This is looking at just words, no stop words, no stemming, a minimum
use of 2 in the corpus, and the elastic net.
But what we want to know is which model is best. We used
best_model
for that above.
mod$best_id
## [1] "word_smart_stemmed_f2_randforest"
mod$best_params
## # A tibble: 1 × 3
## mtry min_n .config
## <int> <int> <chr>
## 1 20 34 Preprocessor1_Model09
What performed best in cross-validation was only looking at words,
using the SMART dictionary for stop words, stemming, only considering
words used at least twice in the corpus, and using the random forest
while considering 20 words at a time with a minimum leaf size of 34.

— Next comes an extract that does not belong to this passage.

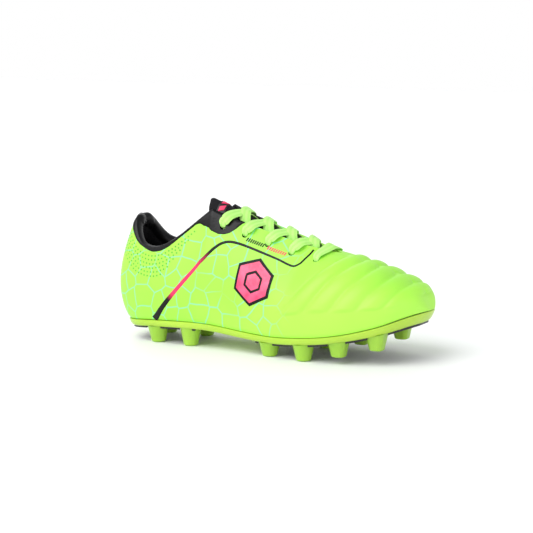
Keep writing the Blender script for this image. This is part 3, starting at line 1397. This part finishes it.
def instances(name, places, normals, tangents, shape, scale, made):
    """Copies of a small shape at places on the upper, made by Geometry Nodes and realised."""
    mesh = bpy.data.meshes.new(name)
    mesh.from_pydata(((np.asarray(places) - SHIFT) * MM).tolist(), [], [])
    for key, values in (("normal_dir", normals), ("tangent_dir", tangents)):
        layer = mesh.attributes.new(key, "FLOAT_VECTOR", "POINT")
        layer.data.foreach_set("vector", np.asarray(values, np.float32).ravel())
    holder = bpy.data.objects.new(name, mesh)
    bpy.context.collection.objects.link(holder)
    tree = bpy.data.node_groups.new(name + " layout", "GeometryNodeTree")
    tree.interface.new_socket("Geometry", in_out="INPUT", socket_type="NodeSocketGeometry")
    size = tree.interface.new_socket("Size", in_out="INPUT", socket_type="NodeSocketVector")
    tree.interface.new_socket("Geometry", in_out="OUTPUT", socket_type="NodeSocketGeometry")
    source, end = add(tree, "NodeGroupInput"), add(tree, "NodeGroupOutput")
    read = {"data_type": "FLOAT_VECTOR"}
    normal = add(tree, "GeometryNodeInputNamedAttribute", read | {"Name": "normal_dir"})
    tangent = add(tree, "GeometryNodeInputNamedAttribute", read | {"Name": "tangent_dir"})
    first = add(tree, "FunctionNodeAlignRotationToVector", {"axis": "Z"})
    tree.links.new(normal.outputs["Attribute"], first.inputs["Vector"])
    second = add(tree, "FunctionNodeAlignRotationToVector", {"axis": "X", "pivot_axis": "Z"})
    tree.links.new(first.outputs["Rotation"], second.inputs["Rotation"])
    tree.links.new(tangent.outputs["Attribute"], second.inputs["Vector"])
    small = add(tree, *shape)
    spread = add(tree, "GeometryNodeInstanceOnPoints", None, Points=source.outputs["Geometry"])
    tree.links.new(small.outputs["Mesh"], spread.inputs["Instance"])
    tree.links.new(second.outputs["Rotation"], spread.inputs["Rotation"])
    tree.links.new(source.outputs["Size"], spread.inputs["Scale"])
    real = add(tree, "GeometryNodeRealizeInstances", None, Geometry=spread.outputs["Instances"])
    painted = add(tree, "GeometryNodeSetMaterial", {"Material": made}, Geometry=real.outputs["Geometry"])
    tree.links.new(painted.outputs["Geometry"], end.inputs["Geometry"])
    mod = holder.modifiers.new("Layout", "NODES")
    mod.node_group = tree
    mod[size.identifier] = scale
    apply_modifiers(holder)
    if not holder.data.materials:
        holder.data.materials.append(made)
    return holder


DOT_PITCH, DOTS_FROM = 2.7, 6.2  # between rows, and from the top edge to the first one
DOT_ROWS, DOT_SPAN = 6, (0.2, 3.65)


def build_perforations(look):
    """Pressed dots in rows under the collar, all round the heel."""
    made, shader, tree = material("pressed dots", "#66B833", 0.6)
    varied(tree, shader, ("#5CAC2E", "#6CBE38"), 12.5)
    places, normals, tangents = [], [], []
    for side in SIDES:
        for row in range(DOT_ROWS):
            u = DOT_SPAN[0] + 0.06 * (row % 2)
            while u < DOT_SPAN[1] - 0.13 * row:
                v = v_below(side, u, DOTS_FROM + DOT_PITCH * row)
                places.append(wall(side, u, v, 0.02))
                normals.append(wall_normal(side, u, v))
                tangents.append(wall(side, u + 0.02, v) - wall(side, u, v))
                step = np.linalg.norm(wall(side, u + 0.05, v) - wall(side, u, v)) / 0.05
                u += DOT_PITCH / max(step, 1)
    settings = {"Vertices": 8, "Side Segments": 1, "Radius Top": 0.7, "Radius Bottom": 1.0, "Depth": 1.0}
    shape = ("GeometryNodeMeshCone", settings)
    size = (look["dot_radius"], look["dot_radius"], 0.06 * MM)
    dots = instances("perforations", places, normals, tangents, shape, size, made)
    assign(dots, None)


TICKS, TICK_SIZE = 9, (2.7, 0.85, 0.16)


def build_ticks(look):
    """Two short rows of slanted bars beside the eyelets."""
    rows = (
        ("ticks_dark", INK, (5.33, 0.856), (5.86, 0.862)),
        ("ticks_pink", look["pink"], (6.03, 0.858), (6.6, 0.856)),
    )
    for name, color, start, end in rows:
        made, shader, tree = material(name.replace("_", " ") + " ink", color, 0.5, Specular_IOR_Level=0.25)
        grain(tree, shader, 1.11, 0.1, 0.1)
        places, normals, tangents = [], [], []
        for side in SIDES:
            for k in range(TICKS):
                u, v = (mix(a, b, k / (TICKS - 1)) for a, b in zip(start, end))
                places.append(wall(side, u, v, 0.03))
                normals.append(wall_normal(side, u, v))
                tangents.append(wall(side, u + 0.045, v + 0.06) - wall(side, u, v))
        shape = ("GeometryNodeMeshCube", {"Size": (1.0, 1.0, 1.0)})
        bars = instances(name, places, normals, tangents, shape, [side * MM for side in TICK_SIZE], made)
        assign(bars, None)


# ---- Stage --------------------------------------------------------------------------------------

KEY_POWER, TOE_POWER, EDGE_POWER = 2.2, 1.0, 3.0  # watts per square metre for the sun, else watts
FLOOR_HALF, FLOOR_Z = 3, -0.0002  # metres; the floor lies just under the studs' tips


def camera_frame():
    """The camera's own axes: back from the target, right and up."""
    back = np.array([
        math.sin(CAMERA_AZIMUTH) * math.cos(CAMERA_HEIGHT),
        -math.cos(CAMERA_AZIMUTH) * math.cos(CAMERA_HEIGHT), math.sin(CAMERA_HEIGHT),
    ])
    right = np.array([math.cos(CAMERA_AZIMUTH), math.sin(CAMERA_AZIMUTH), 0])
    return back, right, np.cross(back, right)


def build_camera():
    back, right, up = camera_frame()
    at = CAMERA_TARGET + back * CAMERA_DISTANCE - right * CAMERA_ASIDE + up * CAMERA_UP
    data = bpy.data.cameras.new("Camera")
    data.lens, data.sensor_width, data.shift_y = LENS, SENSOR, CAMERA_SHIFT
    data.dof.use_dof = False
    camera = bpy.data.objects.new("Camera", data)
    bpy.context.collection.objects.link(camera)
    turn = Matrix((right, up, back)).transposed().to_4x4()
    camera.matrix_world = Matrix.Translation(Vector((at - SHIFT) * MM)) @ turn
    bpy.context.scene.camera = camera


def area_light(name, place, aim, size, power):
    """A round lamp at a place, aimed at another."""
    data = bpy.data.lights.new(name, "AREA")
    data.shape, data.size, data.energy = "DISK", size, power
    light = bpy.data.objects.new(name, data)
    bpy.context.collection.objects.link(light)
    place, aim = Vector(place), Vector(aim)
    turn = (aim - place).to_track_quat("-Z", "Y").to_matrix().to_4x4()
    light.matrix_world = Matrix.Translation(place) @ turn
    return light


def sun_light(name, place, spread, power):
    """A distant lamp shining from a place towards the origin, softened by its spread in degrees."""
    data = bpy.data.lights.new(name, "SUN")
    data.angle, data.energy = math.radians(spread), power
    light = bpy.data.objects.new(name, data)
    bpy.context.collection.objects.link(light)
    light.matrix_world = (-Vector(place)).to_track_quat("-Z", "Y").to_matrix().to_4x4()
    return light


def build_stage(settings):
    """A pale floor, a pale sky and three soft lights."""
    made = material("pale floor", "#FFFFFF", 0.6)[0]
    mesh = bpy.data.meshes.new("floor")
    corners = ((-1, -1), (1, -1), (1, 1), (-1, 1))
    mesh.from_pydata([(x * FLOOR_HALF, y * FLOOR_HALF, FLOOR_Z) for x, y in corners], [], [(0, 1, 2, 3)])
    mesh.materials.append(made)
    floor = bpy.data.objects.new("floor", mesh)
    bpy.context.collection.objects.link(floor)
    lights = [
        sun_light("key sun", (-0.35, -0.85, 1.0), 55, KEY_POWER * settings.light_power),
        area_light("toe light", (0.9, -0.5, 0.35), (0.05, 0, 0.04), 0.6, TOE_POWER * settings.light_power),
        area_light("edge light", (-0.9, 0.9, 0.9), (0, 0, 0.04), 0.8, EDGE_POWER * settings.light_power),
    ]
    world = bpy.data.worlds.new("pale sky")
    world.use_nodes = True
    tree = world.node_tree
    sky = tree.nodes["Background"]
    way = add(tree, "ShaderNodeTexCoord").outputs["Generated"]
    height = add(tree, "ShaderNodeSeparateXYZ", None, Vector=way).outputs["Z"]
    shade = mix_color(tree, map_range(tree, height, 0.3, 0.6), "#FFFFFF", "#B4B6BA")
    tree.links.new(shade, sky.inputs["Color"])
    sky.inputs["Strength"].default_value = settings.sky_power
    bpy.context.scene.world = world
    bpy.context.scene.view_settings.view_transform = "Standard"


# ---- Add-on ---------------------------------------------------------------------------------------


def color_setting(name, description, code):
    kind = {"min": 0.0, "max": 1.0, "subtype": "COLOR", "size": 3}
    return FloatVectorProperty(name=name, description=description, default=srgb(code)[:3], **kind)


def length_setting(name, description, length):
    kind = {"min": 0.0001, "precision": 5, "subtype": "DISTANCE", "unit": "LENGTH"}
    return FloatProperty(name=name, description=description, default=length, **kind)


def hex_of(color):
    """A linear colour as an sRGB hex code."""
    parts = [12.92 * c if c <= 0.0031308 else 1.055 * c ** (1 / 2.4) - 0.055 for c in color]
    return "#" + "".join("%02X" % round(clamp(c) * 255) for c in parts)


class CleatLookSettings(bpy.types.PropertyGroup):
    """Colours of the cleat."""
    green: color_setting("Upper", "Colour of the coated upper", "#ACF04E")
    green_shade: color_setting("Upper shade", "Darker cloud in the upper's colour", "#9FE846")
    pink: color_setting("Accent", "Colour of the badges, the patch's bars and the line's pink run", "#EE3A68")
    net: color_setting("Net", "Colour of the printed net", "#86F0B4")
    lace: color_setting("Lace", "Colour of the lace's ribs", "#BDF582")
    lace_shade: color_setting("Lace shade", "Colour between the lace's ribs", "#A4EA66")


class CleatSizeSettings(bpy.types.PropertyGroup):
    """Sizes of the cleat's details."""
    lace_width: length_setting("Lace width", "Width of the flat lace between its eyelets", LACE_WIDTH * MM)
    net_cell: length_setting("Net cell", "Width of a cell of the printed net", 0.012)
    dot_radius: length_setting("Dot radius", "Radius of the pressed dots under the collar", 0.00068)


class CleatStageSettings(bpy.types.PropertyGroup):
    """Light around the cleat."""
    light_power: FloatProperty(name="Lamp power", description="Multiplies the lamps", default=1.0, min=0)
    sky_power: FloatProperty(name="Sky power", description="Strength of the pale sky", default=1.0, min=0)


def look_of(context):
    """The settings as a plain dictionary: colours as hex codes, sizes in metres."""
    colors, sizes = context.scene.cleat_look, context.scene.cleat_size
    look = {key: hex_of(getattr(colors, key)) for key in colors.__annotations__}
    look.update((key, getattr(sizes, key)) for key in sizes.__annotations__)
    return look


class CameraOperator(bpy.types.Operator):
    """Adds the camera"""
    bl_idname = "cleat.camera"
    bl_label = "Camera"

    def execute(self, context):
        build_camera()
        return {"FINISHED"}


class LaceEndsOperator(bpy.types.Operator):
    """Builds the two tucked lace ends and their aglets"""
    bl_idname = "cleat.lace_ends"
    bl_label = "Lace ends"

    def execute(self, context):
        build_lace_ends(look_of(context))
        return {"FINISHED"}


class SkinOperator(bpy.types.Operator):
    """Builds the coated upper with its padded ribs"""
    bl_idname = "cleat.skin"
    bl_label = "Upper"

    def execute(self, context):
        build_skin(look_of(context))
        return {"FINISHED"}


class InsideOperator(bpy.types.Operator):
    """Builds the lining, the stiffeners and the collar's padding and binding"""
    bl_idname = "cleat.inside"
    bl_label = "Lining and collar"

    def execute(self, context):
        build_lining()
        build_stiffeners()
        build_binding()
        return {"FINISHED"}


class TongueOperator(bpy.types.Operator):
    """Builds the padded tongue and its patch"""
    bl_idname = "cleat.tongue"
    bl_label = "Tongue"

    def execute(self, context):
        build_tongue(look_of(context))
        return {"FINISHED"}


class LaceOperator(bpy.types.Operator):
    """Builds the crossing lace"""
    bl_idname = "cleat.lace"
    bl_label = "Lace"

    def execute(self, context):
        build_lace(look_of(context))
        return {"FINISHED"}


class SoleOperator(bpy.types.Operator):
    """Builds the outsole, its inserts, the studs, the board and the sockliner"""
    bl_idname = "cleat.sole"
    bl_label = "Sole"

    def execute(self, context):
        build_plate()
        build_inserts()
        build_studs()
        build_boards()
        return {"FINISHED"}


class PrintOperator(bpy.types.Operator):
    """Adds the printed lines, the badges, the dots and the short bars"""
    bl_idname = "cleat.prints"
    bl_label = "Printed details"

    def execute(self, context):
        look = look_of(context)
        build_side_lines(look)
        build_badges(look)
        build_perforations(look)
        build_ticks(look)
        return {"FINISHED"}


class StageOperator(bpy.types.Operator):
    """Adds the floor, the lights and the sky"""
    bl_idname = "cleat.stage"
    bl_label = "Stage"

    def execute(self, context):
        build_stage(context.scene.cleat_stage)
        return {"FINISHED"}


OPERATORS = (
    CameraOperator, LaceEndsOperator, SkinOperator, InsideOperator, TongueOperator, LaceOperator,
    SoleOperator, PrintOperator, StageOperator,
)


class CleatPanel(bpy.types.Panel):
    """Lists the settings and the operators"""
    bl_idname = "VIEW3D_PT_cleat"
    bl_label = "Soccer cleat"
    bl_space_type = "VIEW_3D"
    bl_region_type = "UI"
    bl_category = "Cleat"

    def draw(self, context):
        for settings in (context.scene.cleat_look, context.scene.cleat_size, context.scene.cleat_stage):
            for key in settings.__annotations__:
                self.layout.prop(settings, key)
        for operator in OPERATORS:
            self.layout.operator(operator.bl_idname)


CLASSES = (CleatLookSettings, CleatSizeSettings, CleatStageSettings) + OPERATORS + (CleatPanel,)


def register():
    for cls in CLASSES:
        bpy.utils.register_class(cls)
    bpy.types.Scene.cleat_look = PointerProperty(type=CleatLookSettings)
    bpy.types.Scene.cleat_size = PointerProperty(type=CleatSizeSettings)
    bpy.types.Scene.cleat_stage = PointerProperty(type=CleatStageSettings)


def unregister():
    del bpy.types.Scene.cleat_stage
    del bpy.types.Scene.cleat_size
    del bpy.types.Scene.cleat_look
    for cls in reversed(CLASSES):
        bpy.utils.unregister_class(cls)


def main():
    register()
    for operator in OPERATORS:
        group, name = operator.bl_idname.split(".")
        getattr(getattr(bpy.ops, group), name)()


if __name__ == "__main__":
    main()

We can also look at the holdout metrics:
mod$ho_metrics
## # A tibble: 1 × 7
## accuracy precision sensitivity specificity est_pct_class est_pct_prob act_pct
## <dbl> <dbl> <dbl> <dbl> <dbl> <dbl> <dbl>
## 1 0.765 0.762 0.994 0.110 0.0327 0.191 0.259
You’ll be familiar with the first four, but the last three are ones I
use. Often, I am using these types of models to estimate, “How many
people are talking about X theme?” So, I don’t care as much about
individual-level predictions as I do about the aggregate. I do this by
averaging up the estimated probabilities (est_pct_prob
) and
using that as my estimate. So here, I would say that about 19% of
reviews are discussing Anderson’s visual style. The actual percent
(act_pct
) is a bit more at about 26%. But not bad for a
Saturday afternoon.
What about variable importance? What words are helping us figure out
if the review touches on Wes’s visual style or not?
print(mod$var_imp, n = 10)
## # A tibble: 368 × 2
## Variable Importance
## <fct> <dbl>
## 1 color 1.56
## 2 visual 1.35
## 3 cool 1.02
## 4 audienc 0.994
## 5 shot 0.940
## 6 plot 0.751
## 7 design 0.575
## 8 pretti 0.554
## 9 set 0.503
## 10 landscap 0.492
## # ℹ 358 more rows
And yeah, this makes sense. The last thing we can do is plug in
new reviews that have gone up since I made the model and
generate predictions for them. The first and the third talk about visual
style, while the others do not.
new_reviews <- tibble(
text = c("Kodak film and miniatures make for a cool movie",
"To me, Wes never misses",
paste(
"Visuals and characters were stunning as always but the dual plot",
"was hard to follow and the whole thing felt a bit hollow"
),
"my head hurts idk how i feel about this yet",
"Me after asking AI to write me a wes anderson script")
)
# predict on these
predict(mod$fit, new_reviews, type = "prob")
## # A tibble: 5 × 2
## .pred_0 .pred_1
## <dbl> <dbl>
## 1 0.675 0.325
## 2 0.955 0.0448
## 3 0.545 0.455
## 4 0.968 0.0317
## 5 0.870 0.130
Unfortunately, we don’t get hits on our two that actually are about
his style. In the aggregate, we see 40% of these new reviews about his
style. Averaging up the .pred_1
column only gives us about
20%, but we can’t be surprised about that big of a miss from just five
new reviews.
Step 5: Scale and Maintain
You’ve got the best model(s) in-hand. What now? You scale it! In Step
1, we only looked at a random sample of maybe 2000 pieces of text. But
you may have much, much more than that; you might be continuously
collecting new text data that adhere to the coding manual. Use the
predict()
function on those cases. Then what I do is
average up the predicted probabilities to get an estimate of how many
people are talking about a given theme. But you could also use the
predicted probabilities to decide which users to email about a specific
theme, for example. Since your coding scheme came from a specific prompt
or data source, make sure that you are applying it only to text that
come from this same generating mechanism (e.g., survey question,
feedback prompt, ticketing system).
What is absolutely crucial here is keeping humans in
the loop. As new data come in, figure out a regular cadence where you
generate a (smaller than the original) random sample of data, code it,
and then see how your predictions are holding up to new data.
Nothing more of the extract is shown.